MASA officials have said the cost of treating Medicare patients over the last 10 years has increased, but Medicare reimbursements have decreased.
“The dollars and cents just don’t make sense any more,” said MASA President Dr. Steven Furr.
“Doctors are finding it harder and harder to continue treating Medicare patients and still operate a viable medical practice.”
MASA spokesman Niko Corley said the root of the problem lies within the formula that is used to determine the amount of Medicare reimbursements paid to doctors.
Under the current structure, Corley said, too much emphasis is placed on non-medical economic indicators such as the CPI and the GDP.
“We want a formula that looks at the cost of providing care,” he said.
Corley explained the market rate of health care equipment from high-priced machinery down to gauze bandages is not consistent with the economic factors taken into account under the current formula, called the Sustainable Growth Rate (SGR).
“It hasn’t kept up with the cost of treating patients,” Corley said.

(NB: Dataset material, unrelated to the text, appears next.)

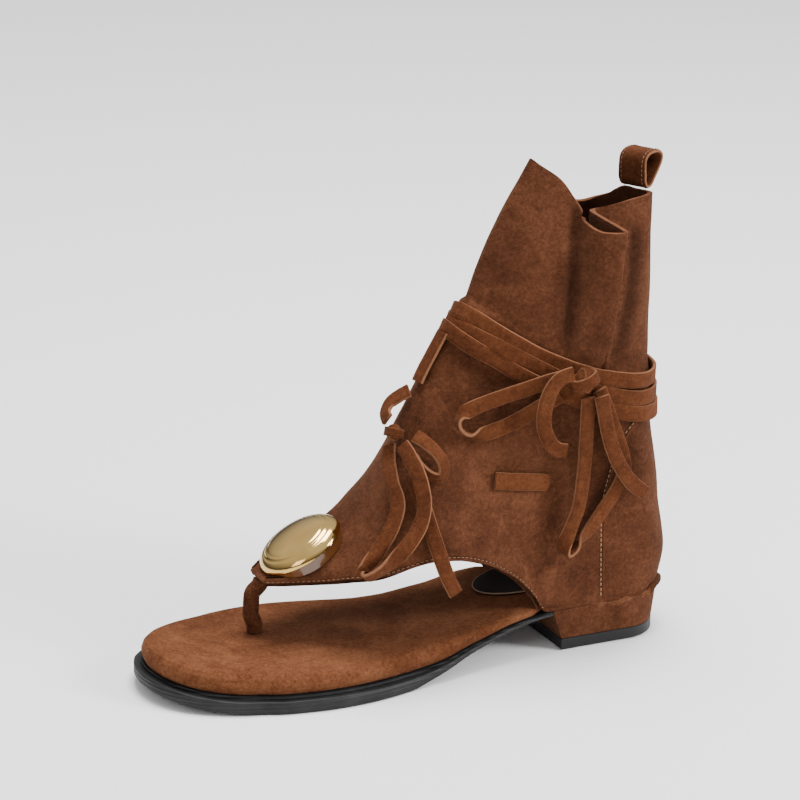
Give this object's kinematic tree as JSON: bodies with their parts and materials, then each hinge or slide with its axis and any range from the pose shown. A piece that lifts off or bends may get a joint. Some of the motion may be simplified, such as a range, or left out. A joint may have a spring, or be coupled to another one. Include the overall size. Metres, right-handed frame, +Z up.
{
  "type": "toe post sandal",
  "caption": "Ankle-high suede toe post sandal for the left foot, open at the toes and sides, with tied straps, a dome ornament and a low block heel.",
  "frame": {"origin": "on the floor, middle of the heel's top lift", "axes": "+Z up from the floor; -X towards the toes; -Y towards the outer side of the left foot"},
  "size_m": [0.2467, 0.093, 0.216],
  "materials": {
    "suede": "brown suede, matte nap",
    "rubber": "dark, satin",
    "pad": "dark brown, matte",
    "amber": "glossy amber brown",
    "gold": "polished gold tone"
  },
  "bodies": {
    "root": {"outsole": "rubber", "footbed": "suede", "insole_pad": "pad", "heel_block": "suede", "top_lift": "rubber", "upper": "suede", "toe_post": "suede", "ornament_base": "amber", "ornament_dome": "gold", "pull_loop": "suede", "side_tab": "suede", "ankle_wraps": "suede", "ankle_knot": "suede", "instep_knot": "suede", "instep_tie": "suede", "ankle_loop_left": "suede", "ankle_curl": "suede", "ankle_loop_down": "suede", "ankle_end": "suede", "instep_loop_long": "suede", "instep_loop_short": "suede", "instep_end": "suede"}
  },
  "joints": []
}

The petition calls for Congress to adopt a new method for calculating the SGR.
“The formula used ought to be based on medical numbers. It must make sense medically and economically.”
Corley said that without an accurate measurement of the funding needs of doctors, the entire system is at risk.
“It’s about patient choice and it’s about access to care,” he said. “The implications for not creating a permanent, positive fix will be detrimental to physicians’ ability to provide care, and a patients ability to choose where they will receive it.”
Legislators have attempted to alleviate the situation in the past with temporary solutions, but Corley said those provisional remedies were not enough.
“Congress has been kicking the can down the road,” he said.
“The longer this thing gets pushed off, the more expensive it becomes to fix.”
And Corley said the issue could be at a breaking point now.
. Furr contends that unless Congress enacts a permanent, positive fix to Medicare funding policies quickly, physicians will see a 22 percent cut in reimbursements.
“We’re being forced to quit seeing Medicare patients,” . Furr said.
In November, the U.S. House passed a bill that would have permanently fixed the problem, but that bill has yet to pass through Senate.
Rep. Bobby Bright D-Montgomery was one of the supporters of that bill.
“Passing the Medicare Physician Payment Reform Act is absolutely essential,” Bright said in November. “It is unconscionable that we could allow a 21 percent cut to the Medicare physician payment rate and endanger seniors’ choice of doctor.”
MASA and its allies are hoping the petition will be enough to make a difference on the floor of Congress.
“I hope this joint petition of patients and physicians underscores the need for Congressional action on Medicare,” . Furr said.
“The whole gist of this petition is for Congress to find a permanent fix,” Corley said.
“We want to drive the point home of how important this is and how this issue has come to a head now.”
If no action is taken, the cuts in Medicare reimbursements would take effect June 1.